Emsal Mahkeme Kararı Kayseri Bölge Adliye Mahkemesi 6. Hukuk Dairesi 2021/1719 E. 2021/1790 K. 22.10.2021 T.

Görüntülediğiniz mahkeme kararı kesinleşmiş bir karardır.

T.C.
KAYSERİ
BÖLGE ADLİYE MAHKEMESİ
6. HUKUK DAİRESİ
ESAS NO:2021/1719
KARAR NO:2021/1790
T Ü R K M İ L L E T İ A D I N A
B Ö L G E A D L İ Y E M A H K E M E S İ K A R A R I
İNCELENEN KARARIN
MAHKEMESİ: KAYSERİ 2. ASLİYE TİCARET MAHKEMESİ
TARİHİ: 08/06/2021
NUMARASI: 2018/334Esas- 2021/398Karar
DAVANIN KONUSU: Menfi Tespit (Kıymetli Evraktan Kaynaklanan)
İSTİNAF KARAR TARİHİ: 22/10/2021
İSTİNAF KARAR YAZIM TARİHİ: 22/10/2021
Kayseri 2. Asliye Ticaret Mahkemesi ‘nin 2018/334 Esas 2021/398 Karar sayılı ilamına karşı , davacı vekili tarafından istinaf kanun yoluna başvurulması üzerine dosya dairemize gelmekle dosya üzerinden yapılan inceleme sonucunda ;
TARAFLARIN İDDİA VE SAVUNMALARININ ÖZETİ:Davacı vekili 08/05/2018 tarihli dilekçesinde özetle; Davalılardan … tarafından davacı aleyhine 450.000,00-TL bedelli bono dayanak yapılarak kambiyo senetlerine mahsus haciz yoluyla takip başlatıldığını, takip dayanağı bononun 26/09/2012 tarihli sözleşme uyarınca verilen teminat senedi olduğunu, bu hususun senedin arkasına da yazıldığı ve davalılardan … Tic. Ltd. Şti.’ye verildiğini, bu şirket tarafından da davalı …’a ciro edildiğini, senetteki “teminat senedi ibaresinin “makasla kesildiğini, davacı şirketin davalılara bir borcu bulunmadığını, Kayseri … İcra Dairesi’nin… Esas sayılı dosyası ile yapılan takip ve dayanağı bono nedeniyle davalılara borçlu olmadıklarının tespitine karar verilmesini talep etmiştir. Davalı … vekili cevap dilekçesinde özetle; Kambiyo senetlerinin soyut borç ikrarından kaynaklandığını, senette teminat senedi ibaresinin yazılmış olmasının başlı başına senedin teminat senedi olduğunu göstermeyeceğini, davacı tarafın sadece kendi ticari defter kayıtları ile borçlu olmadığını ispat edemeyeceğini bildirerek, davanın reddine karar verilmesini istemiştir.

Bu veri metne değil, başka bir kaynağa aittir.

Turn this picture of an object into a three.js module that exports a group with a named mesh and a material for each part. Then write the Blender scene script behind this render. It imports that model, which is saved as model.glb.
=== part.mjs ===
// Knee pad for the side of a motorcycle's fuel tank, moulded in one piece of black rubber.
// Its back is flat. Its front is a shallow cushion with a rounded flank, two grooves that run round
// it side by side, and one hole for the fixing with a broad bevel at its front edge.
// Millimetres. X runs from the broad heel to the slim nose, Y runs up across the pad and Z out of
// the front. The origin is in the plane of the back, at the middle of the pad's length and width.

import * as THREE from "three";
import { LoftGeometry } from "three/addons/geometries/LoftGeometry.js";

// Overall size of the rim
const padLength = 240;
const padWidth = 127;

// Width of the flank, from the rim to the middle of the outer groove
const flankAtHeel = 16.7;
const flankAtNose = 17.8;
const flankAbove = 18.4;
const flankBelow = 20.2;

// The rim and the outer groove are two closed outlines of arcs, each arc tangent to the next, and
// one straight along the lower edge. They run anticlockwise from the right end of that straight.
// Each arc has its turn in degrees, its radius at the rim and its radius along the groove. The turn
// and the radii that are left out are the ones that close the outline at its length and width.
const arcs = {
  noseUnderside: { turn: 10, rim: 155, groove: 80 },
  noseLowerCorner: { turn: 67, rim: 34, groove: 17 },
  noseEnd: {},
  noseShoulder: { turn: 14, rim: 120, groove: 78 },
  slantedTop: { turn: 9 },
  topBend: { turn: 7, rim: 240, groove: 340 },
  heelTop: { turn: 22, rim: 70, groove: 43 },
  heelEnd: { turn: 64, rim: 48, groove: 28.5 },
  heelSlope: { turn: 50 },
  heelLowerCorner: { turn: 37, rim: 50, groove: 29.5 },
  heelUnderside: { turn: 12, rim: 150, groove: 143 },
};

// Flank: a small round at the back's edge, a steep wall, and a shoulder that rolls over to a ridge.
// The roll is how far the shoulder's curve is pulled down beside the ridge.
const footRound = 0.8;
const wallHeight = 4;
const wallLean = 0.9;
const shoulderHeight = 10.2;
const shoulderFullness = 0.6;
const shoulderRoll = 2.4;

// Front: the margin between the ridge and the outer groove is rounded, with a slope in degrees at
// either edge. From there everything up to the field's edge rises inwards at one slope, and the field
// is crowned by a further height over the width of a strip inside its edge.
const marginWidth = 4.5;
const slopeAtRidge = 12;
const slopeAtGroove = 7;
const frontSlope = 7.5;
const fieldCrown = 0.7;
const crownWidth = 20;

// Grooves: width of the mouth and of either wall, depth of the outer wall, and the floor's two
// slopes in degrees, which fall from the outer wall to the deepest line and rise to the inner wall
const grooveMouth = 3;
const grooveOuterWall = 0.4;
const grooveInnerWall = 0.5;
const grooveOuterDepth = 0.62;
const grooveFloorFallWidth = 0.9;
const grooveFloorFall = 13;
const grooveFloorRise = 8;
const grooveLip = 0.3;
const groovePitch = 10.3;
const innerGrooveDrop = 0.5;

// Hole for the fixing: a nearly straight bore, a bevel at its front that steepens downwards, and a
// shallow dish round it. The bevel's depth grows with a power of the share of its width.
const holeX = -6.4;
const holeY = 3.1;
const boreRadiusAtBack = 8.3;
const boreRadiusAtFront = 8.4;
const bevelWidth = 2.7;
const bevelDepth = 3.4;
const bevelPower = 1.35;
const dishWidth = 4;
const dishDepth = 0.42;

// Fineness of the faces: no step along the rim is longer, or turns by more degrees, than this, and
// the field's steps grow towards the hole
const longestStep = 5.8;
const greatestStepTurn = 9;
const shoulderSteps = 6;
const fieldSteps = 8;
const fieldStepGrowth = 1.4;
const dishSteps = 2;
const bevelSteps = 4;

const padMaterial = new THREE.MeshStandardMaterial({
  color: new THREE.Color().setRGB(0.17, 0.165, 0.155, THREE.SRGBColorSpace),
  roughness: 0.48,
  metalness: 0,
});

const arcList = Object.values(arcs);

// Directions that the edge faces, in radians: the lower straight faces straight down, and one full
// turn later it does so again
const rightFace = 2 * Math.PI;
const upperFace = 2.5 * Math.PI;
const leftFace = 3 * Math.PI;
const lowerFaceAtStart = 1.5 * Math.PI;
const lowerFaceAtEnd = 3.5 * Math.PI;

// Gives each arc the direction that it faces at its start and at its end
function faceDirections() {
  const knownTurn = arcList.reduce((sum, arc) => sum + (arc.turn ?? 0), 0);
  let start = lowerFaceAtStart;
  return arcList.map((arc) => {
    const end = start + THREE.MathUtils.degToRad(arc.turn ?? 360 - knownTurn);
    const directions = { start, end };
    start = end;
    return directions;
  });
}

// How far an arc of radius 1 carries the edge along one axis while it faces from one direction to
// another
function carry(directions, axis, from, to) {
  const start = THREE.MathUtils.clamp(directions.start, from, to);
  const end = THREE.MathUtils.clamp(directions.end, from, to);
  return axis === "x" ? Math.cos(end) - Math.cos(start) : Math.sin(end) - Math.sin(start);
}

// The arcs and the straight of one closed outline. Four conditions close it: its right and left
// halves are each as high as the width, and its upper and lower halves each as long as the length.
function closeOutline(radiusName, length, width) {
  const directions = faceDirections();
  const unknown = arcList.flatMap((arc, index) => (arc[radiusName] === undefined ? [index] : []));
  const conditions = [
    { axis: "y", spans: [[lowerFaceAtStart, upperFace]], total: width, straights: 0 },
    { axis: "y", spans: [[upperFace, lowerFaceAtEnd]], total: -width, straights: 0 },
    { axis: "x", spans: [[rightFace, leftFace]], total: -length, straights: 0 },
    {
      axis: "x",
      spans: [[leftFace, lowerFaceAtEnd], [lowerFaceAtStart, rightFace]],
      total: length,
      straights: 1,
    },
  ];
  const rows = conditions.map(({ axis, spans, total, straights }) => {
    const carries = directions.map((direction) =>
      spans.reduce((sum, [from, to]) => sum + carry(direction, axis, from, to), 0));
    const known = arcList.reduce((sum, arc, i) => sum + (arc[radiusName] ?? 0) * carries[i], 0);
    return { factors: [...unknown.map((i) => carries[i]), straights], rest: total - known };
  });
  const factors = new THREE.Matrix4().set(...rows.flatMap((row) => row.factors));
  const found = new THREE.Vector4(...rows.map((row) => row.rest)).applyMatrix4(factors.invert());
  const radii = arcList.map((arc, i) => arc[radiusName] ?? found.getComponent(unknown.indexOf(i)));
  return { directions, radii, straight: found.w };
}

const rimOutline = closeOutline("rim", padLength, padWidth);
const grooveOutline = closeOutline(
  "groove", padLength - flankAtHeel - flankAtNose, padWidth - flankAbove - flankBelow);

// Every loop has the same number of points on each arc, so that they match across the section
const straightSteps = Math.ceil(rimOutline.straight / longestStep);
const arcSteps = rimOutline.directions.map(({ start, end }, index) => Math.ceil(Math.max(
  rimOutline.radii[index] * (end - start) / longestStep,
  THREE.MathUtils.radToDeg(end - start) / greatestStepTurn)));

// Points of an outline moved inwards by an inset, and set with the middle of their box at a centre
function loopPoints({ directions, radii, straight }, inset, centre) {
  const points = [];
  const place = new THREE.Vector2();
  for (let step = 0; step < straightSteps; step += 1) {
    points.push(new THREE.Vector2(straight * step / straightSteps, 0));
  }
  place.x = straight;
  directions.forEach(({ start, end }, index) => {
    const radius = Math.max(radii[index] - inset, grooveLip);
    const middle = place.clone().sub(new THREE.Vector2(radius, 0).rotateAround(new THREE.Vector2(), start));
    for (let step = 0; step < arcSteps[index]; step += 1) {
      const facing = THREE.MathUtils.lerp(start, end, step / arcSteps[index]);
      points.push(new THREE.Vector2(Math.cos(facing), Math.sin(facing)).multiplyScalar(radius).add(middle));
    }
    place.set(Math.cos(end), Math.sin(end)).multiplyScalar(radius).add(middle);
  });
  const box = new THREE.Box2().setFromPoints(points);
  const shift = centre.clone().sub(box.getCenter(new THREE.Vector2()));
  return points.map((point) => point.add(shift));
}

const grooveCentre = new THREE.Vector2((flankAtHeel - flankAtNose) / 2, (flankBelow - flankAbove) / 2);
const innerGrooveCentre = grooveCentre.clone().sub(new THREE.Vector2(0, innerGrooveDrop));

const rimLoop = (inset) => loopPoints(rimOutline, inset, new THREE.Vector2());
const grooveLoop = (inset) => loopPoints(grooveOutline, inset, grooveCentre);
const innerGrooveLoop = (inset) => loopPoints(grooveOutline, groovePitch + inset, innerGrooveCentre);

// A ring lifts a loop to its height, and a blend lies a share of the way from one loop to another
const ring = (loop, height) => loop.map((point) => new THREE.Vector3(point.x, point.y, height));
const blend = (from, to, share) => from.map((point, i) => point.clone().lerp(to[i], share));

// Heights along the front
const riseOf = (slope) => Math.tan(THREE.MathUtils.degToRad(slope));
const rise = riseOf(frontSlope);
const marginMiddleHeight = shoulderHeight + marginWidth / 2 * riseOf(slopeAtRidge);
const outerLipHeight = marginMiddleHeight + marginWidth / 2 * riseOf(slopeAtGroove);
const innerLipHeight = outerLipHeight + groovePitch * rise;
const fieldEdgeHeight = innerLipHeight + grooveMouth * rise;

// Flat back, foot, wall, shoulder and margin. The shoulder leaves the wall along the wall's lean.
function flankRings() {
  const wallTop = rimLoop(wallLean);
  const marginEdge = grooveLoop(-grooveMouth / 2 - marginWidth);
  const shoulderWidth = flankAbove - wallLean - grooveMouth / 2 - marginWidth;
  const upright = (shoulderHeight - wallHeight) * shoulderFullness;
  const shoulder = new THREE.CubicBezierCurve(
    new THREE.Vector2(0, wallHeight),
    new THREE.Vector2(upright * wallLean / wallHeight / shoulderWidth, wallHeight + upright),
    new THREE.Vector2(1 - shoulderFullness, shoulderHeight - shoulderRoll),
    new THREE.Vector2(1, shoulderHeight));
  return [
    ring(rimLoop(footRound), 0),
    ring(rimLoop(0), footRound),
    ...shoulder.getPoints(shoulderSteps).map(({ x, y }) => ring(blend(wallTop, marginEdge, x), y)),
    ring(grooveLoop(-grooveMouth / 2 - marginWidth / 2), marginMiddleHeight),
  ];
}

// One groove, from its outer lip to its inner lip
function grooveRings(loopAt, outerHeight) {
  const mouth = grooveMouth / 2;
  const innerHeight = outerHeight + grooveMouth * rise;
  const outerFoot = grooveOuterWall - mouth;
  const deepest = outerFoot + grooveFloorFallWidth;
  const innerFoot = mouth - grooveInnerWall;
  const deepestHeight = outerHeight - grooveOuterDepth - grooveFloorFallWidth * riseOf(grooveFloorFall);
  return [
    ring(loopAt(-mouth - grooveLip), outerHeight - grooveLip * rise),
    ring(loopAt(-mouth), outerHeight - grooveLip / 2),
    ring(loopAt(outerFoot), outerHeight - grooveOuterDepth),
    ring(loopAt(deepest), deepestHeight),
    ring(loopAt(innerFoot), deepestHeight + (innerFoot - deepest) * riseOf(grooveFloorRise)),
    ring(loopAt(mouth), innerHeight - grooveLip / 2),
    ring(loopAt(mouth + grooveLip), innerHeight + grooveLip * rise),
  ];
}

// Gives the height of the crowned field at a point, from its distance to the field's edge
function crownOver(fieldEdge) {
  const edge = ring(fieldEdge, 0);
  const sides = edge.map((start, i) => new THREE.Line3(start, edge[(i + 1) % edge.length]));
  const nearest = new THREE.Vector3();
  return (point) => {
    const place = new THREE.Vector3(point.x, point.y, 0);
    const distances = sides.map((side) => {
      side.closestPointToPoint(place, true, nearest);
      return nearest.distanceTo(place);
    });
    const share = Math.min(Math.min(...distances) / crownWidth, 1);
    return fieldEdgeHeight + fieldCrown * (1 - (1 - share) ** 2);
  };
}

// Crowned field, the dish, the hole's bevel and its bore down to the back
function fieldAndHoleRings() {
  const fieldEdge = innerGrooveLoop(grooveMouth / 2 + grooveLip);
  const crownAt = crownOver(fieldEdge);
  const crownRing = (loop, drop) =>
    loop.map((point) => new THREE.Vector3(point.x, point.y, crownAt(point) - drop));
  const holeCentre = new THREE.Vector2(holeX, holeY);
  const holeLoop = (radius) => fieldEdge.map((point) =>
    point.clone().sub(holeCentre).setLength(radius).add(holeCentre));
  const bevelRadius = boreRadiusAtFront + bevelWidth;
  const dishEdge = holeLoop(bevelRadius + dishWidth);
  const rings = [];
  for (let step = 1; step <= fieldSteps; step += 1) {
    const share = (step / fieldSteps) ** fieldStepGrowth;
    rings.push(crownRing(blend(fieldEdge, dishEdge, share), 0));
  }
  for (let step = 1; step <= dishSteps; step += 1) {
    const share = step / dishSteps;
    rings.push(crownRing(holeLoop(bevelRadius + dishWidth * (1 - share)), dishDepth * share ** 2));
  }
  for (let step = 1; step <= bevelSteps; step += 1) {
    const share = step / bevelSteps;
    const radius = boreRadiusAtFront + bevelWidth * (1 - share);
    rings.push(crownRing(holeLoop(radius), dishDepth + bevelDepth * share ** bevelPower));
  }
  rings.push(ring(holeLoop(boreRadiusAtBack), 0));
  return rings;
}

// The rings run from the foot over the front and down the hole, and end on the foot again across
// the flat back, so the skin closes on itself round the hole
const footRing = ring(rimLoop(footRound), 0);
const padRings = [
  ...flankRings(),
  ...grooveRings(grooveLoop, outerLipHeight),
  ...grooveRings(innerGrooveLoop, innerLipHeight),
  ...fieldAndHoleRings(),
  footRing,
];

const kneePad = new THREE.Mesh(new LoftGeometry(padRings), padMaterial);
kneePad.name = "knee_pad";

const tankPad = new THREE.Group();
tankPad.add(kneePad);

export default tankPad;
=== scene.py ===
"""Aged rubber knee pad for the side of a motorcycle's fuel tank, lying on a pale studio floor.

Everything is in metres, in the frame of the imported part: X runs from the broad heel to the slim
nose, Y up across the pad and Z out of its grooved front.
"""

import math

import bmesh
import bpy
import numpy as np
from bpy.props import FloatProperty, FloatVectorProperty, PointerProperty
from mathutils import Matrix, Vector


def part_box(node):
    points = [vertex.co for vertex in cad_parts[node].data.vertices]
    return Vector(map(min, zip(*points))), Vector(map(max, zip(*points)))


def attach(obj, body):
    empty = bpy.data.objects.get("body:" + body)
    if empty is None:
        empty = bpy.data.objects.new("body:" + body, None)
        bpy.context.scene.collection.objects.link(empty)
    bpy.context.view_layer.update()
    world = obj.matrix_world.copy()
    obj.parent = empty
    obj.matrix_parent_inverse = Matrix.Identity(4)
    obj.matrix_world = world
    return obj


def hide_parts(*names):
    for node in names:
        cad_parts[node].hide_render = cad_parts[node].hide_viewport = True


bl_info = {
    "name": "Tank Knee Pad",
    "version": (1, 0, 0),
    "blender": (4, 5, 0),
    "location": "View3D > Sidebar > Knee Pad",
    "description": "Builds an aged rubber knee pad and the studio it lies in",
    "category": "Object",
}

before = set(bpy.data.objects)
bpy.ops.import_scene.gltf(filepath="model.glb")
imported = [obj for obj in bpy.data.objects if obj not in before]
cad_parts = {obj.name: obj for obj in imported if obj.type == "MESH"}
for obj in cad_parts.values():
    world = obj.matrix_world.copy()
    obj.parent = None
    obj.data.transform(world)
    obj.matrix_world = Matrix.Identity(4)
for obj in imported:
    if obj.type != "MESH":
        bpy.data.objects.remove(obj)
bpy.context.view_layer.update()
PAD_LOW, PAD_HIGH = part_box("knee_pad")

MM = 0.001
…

İLK DERECE MAHKEMESİ KARARININ ÖZETİ :Mahkemenin 08/06/2021 tarihli karar duruşmasının hüküm kısmında her ne kadar “…gerekçeli kararın taraflara tebliğinden itibaren 2 haftalık süre içerisinde Kayseri Bölge Adliye Mahkemesi istinaf kanun yolu açık olmak üzere verilen karar açıkça okunup anlatıldı.” yazılmış ise de, Kayseri Bölge Adliye Mahkemesi kısmının sehven yazıldığı, işbu dosyada verilen müteferrik kararın istinaf edilmesi üzerine dosyanın daha önce Ankara Bölge Adliye Mahkemesi’ne gönderildiği anlaşılmakla, bu kısım “Ankara Bölge Adliye Mahkemesi’nde istinaf kanun yolu açık olmak üzere….” şeklinde düzeltilmiş”

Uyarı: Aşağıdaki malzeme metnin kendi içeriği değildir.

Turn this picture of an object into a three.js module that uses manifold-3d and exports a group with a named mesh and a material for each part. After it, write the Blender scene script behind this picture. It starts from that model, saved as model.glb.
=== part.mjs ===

1-Davalı … hakkında açılan davanın REDDİNE,
2-Davalı … Ltd. Şti hakkında açılan davanın KABULÜ ile, Kayseri… İcra Müdürlüğü’nün … Esas sayılı dosyasına konu 26/09/2012 düzenleme, 450.000,00-TL bedelli bono nedeni ile takipten kaynaklı davacının davalıya borçlu olmadığının tespitine,” şeklinde hüküm kurulmuştur.
Davacı vekili işbu kararı yasal süresi içerisinde istinaf etmiştir.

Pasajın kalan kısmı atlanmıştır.